Exercise
Write out the full listing again, exactly as it stands.

══ Information provided

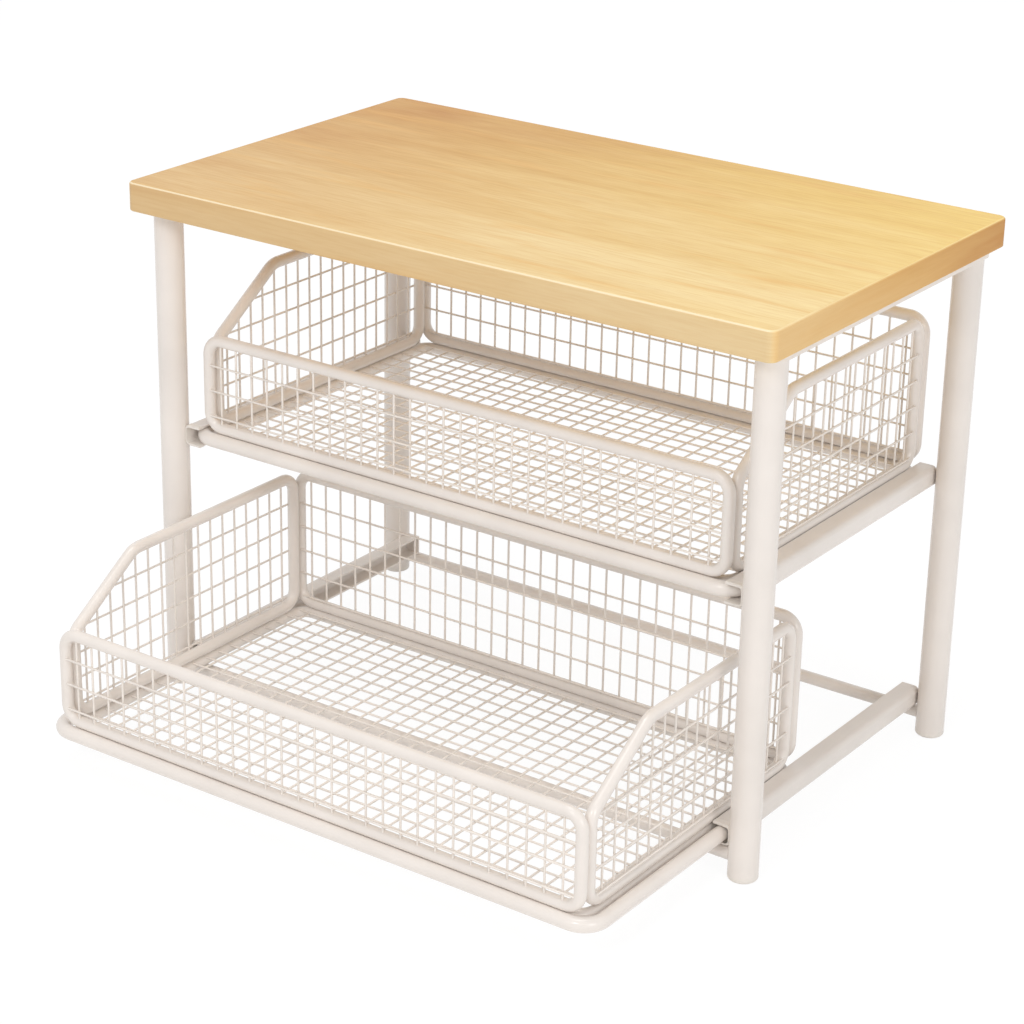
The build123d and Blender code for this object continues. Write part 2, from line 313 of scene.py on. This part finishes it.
def board_piece():
    """Wooden top: an edge profile carried round a rounded rectangle.

    The profile goes from the top face over a quarter circle, down the edge and round
    a smaller quarter circle to the bottom face. Its inset d from the outline shrinks
    the rectangle and its corner radius by d. The grain map holds x and y on the two
    faces, and the way round the board and down its edge on the edge band."""
    low, high = (np.array(c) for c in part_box("top_board"))
    centre = (low + high) / 2
    half = (high - low) / 2
    angle = np.linspace(0, np.pi / 2, round_steps)
    top_inset = board_top_round * (1 - np.sin(angle))
    top_z = high[2] - board_top_round * (1 - np.cos(angle))
    bottom_inset = board_bottom_round * (1 - np.cos(angle))
    bottom_z = low[2] + board_bottom_round * (1 - np.sin(angle))
    inset = np.concatenate([top_inset, bottom_inset])
    height = np.concatenate([top_z, bottom_z])
    rings = [rounded_ring(half[0] - d, half[1] - d, board_corner_radius - d) for d in inset]
    sides = len(rings[0])
    flat = np.array(rings) + centre[:2]
    heights = np.broadcast_to(height[:, None, None], flat.shape[:2] + (1,))
    points = np.concatenate([flat, heights], axis=2)
    ring_no, side_no = np.meshgrid(np.arange(len(inset) - 1), np.arange(sides), indexing="ij")
    after = (side_no + 1) % sides
    upper, lower = ring_no * sides, (ring_no + 1) * sides
    quads = np.stack([upper + side_no, lower + side_no, lower + after, upper + after], axis=2)
    last = (len(inset) - 1) * sides
    caps = [list(range(sides)), list(range(last + sides - 1, last - 1, -1))]
    board = new_mesh("wooden_top", points, quads.reshape(-1, 4).tolist() + caps)
    outline = np.array(rings[round_steps])
    step = np.linalg.norm(np.roll(outline, -1, axis=0) - outline, axis=1)
    way = np.concatenate([[0], np.cumsum(step)])
    down = np.concatenate([[0], np.cumsum(np.hypot(np.diff(inset), np.diff(height)))])
    band = np.stack([
        np.stack([way[side_no], down[ring_no]], axis=2),
        np.stack([way[side_no], down[ring_no + 1]], axis=2),
        np.stack([way[side_no + 1], down[ring_no + 1]], axis=2),
        np.stack([way[side_no + 1], down[ring_no]], axis=2)], axis=2).reshape(-1, 2)
    band[:, 1] += edge_map_shift
    top_map = flat[0]
    bottom_map = flat[-1][::-1] + np.array([0, bottom_map_shift])
    grain = board.data.uv_layers.new(name="grain")
    grain_map = np.concatenate([band, top_map, bottom_map])
    grain.data.foreach_set("uv", grain_map.astype(np.float32).ravel())
    board.data.materials.append(wood)
    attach(board, "stand")
    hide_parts("top_board")


def srgb(red, green, blue):
    """Linear colour from a 0 to 255 one."""
    c = np.array([red, green, blue]) / 255
    return tuple(np.where(c <= 0.04045, c / 12.92, ((c + 0.055) / 1.055) ** 2.4)) + (1.0,)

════

Solution to this problem
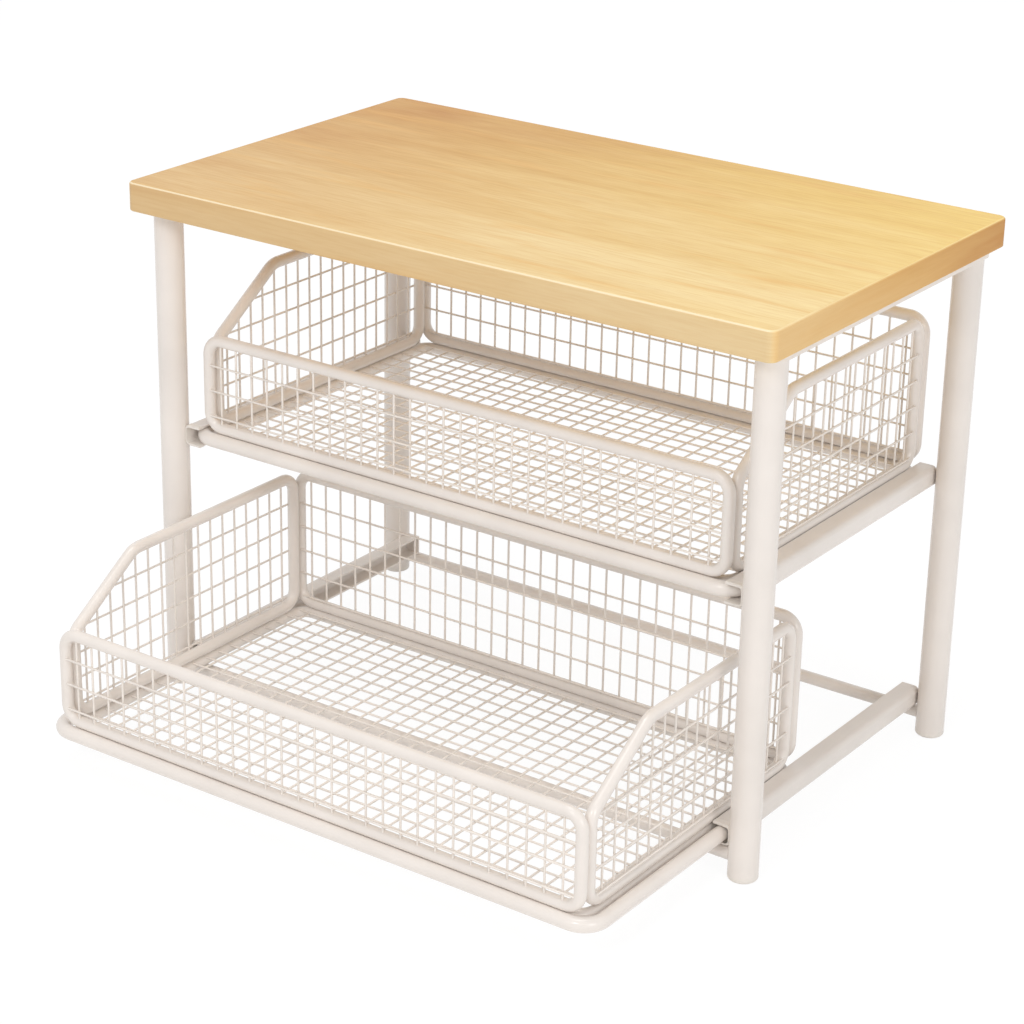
The build123d and Blender code for this object continues. Write part 2, from line 313 of scene.py on. This part finishes it.
def board_piece():
    """Wooden top: an edge profile carried round a rounded rectangle.

    The profile goes from the top face over a quarter circle, down the edge and round
    a smaller quarter circle to the bottom face. Its inset d from the outline shrinks
    the rectangle and its corner radius by d. The grain map holds x and y on the two
    faces, and the way round the board and down its edge on the edge band."""
    low, high = (np.array(c) for c in part_box("top_board"))
    centre = (low + high) / 2
    half = (high - low) / 2
    angle = np.linspace(0, np.pi / 2, round_steps)
    top_inset = board_top_round * (1 - np.sin(angle))
    top_z = high[2] - board_top_round * (1 - np.cos(angle))
    bottom_inset = board_bottom_round * (1 - np.cos(angle))
    bottom_z = low[2] + board_bottom_round * (1 - np.sin(angle))
    inset = np.concatenate([top_inset, bottom_inset])
    height = np.concatenate([top_z, bottom_z])
    rings = [rounded_ring(half[0] - d, half[1] - d, board_corner_radius - d) for d in inset]
    sides = len(rings[0])
    flat = np.array(rings) + centre[:2]
    heights = np.broadcast_to(height[:, None, None], flat.shape[:2] + (1,))
    points = np.concatenate([flat, heights], axis=2)
    ring_no, side_no = np.meshgrid(np.arange(len(inset) - 1), np.arange(sides), indexing="ij")
    after = (side_no + 1) % sides
    upper, lower = ring_no * sides, (ring_no + 1) * sides
    quads = np.stack([upper + side_no, lower + side_no, lower + after, upper + after], axis=2)
    last = (len(inset) - 1) * sides
    caps = [list(range(sides)), list(range(last + sides - 1, last - 1, -1))]
    board = new_mesh("wooden_top", points, quads.reshape(-1, 4).tolist() + caps)
    outline = np.array(rings[round_steps])
    step = np.linalg.norm(np.roll(outline, -1, axis=0) - outline, axis=1)
    way = np.concatenate([[0], np.cumsum(step)])
    down = np.concatenate([[0], np.cumsum(np.hypot(np.diff(inset), np.diff(height)))])
    band = np.stack([
        np.stack([way[side_no], down[ring_no]], axis=2),
        np.stack([way[side_no], down[ring_no + 1]], axis=2),
        np.stack([way[side_no + 1], down[ring_no + 1]], axis=2),
        np.stack([way[side_no + 1], down[ring_no]], axis=2)], axis=2).reshape(-1, 2)
    band[:, 1] += edge_map_shift
    top_map = flat[0]
    bottom_map = flat[-1][::-1] + np.array([0, bottom_map_shift])
    grain = board.data.uv_layers.new(name="grain")
    grain_map = np.concatenate([band, top_map, bottom_map])
    grain.data.foreach_set("uv", grain_map.astype(np.float32).ravel())
    board.data.materials.append(wood)
    attach(board, "stand")
    hide_parts("top_board")


def srgb(red, green, blue):
    """Linear colour from a 0 to 255 one."""
    c = np.array([red, green, blue]) / 255
    return tuple(np.where(c <= 0.04045, c / 12.92, ((c + 0.055) / 1.055) ** 2.4)) + (1.0,)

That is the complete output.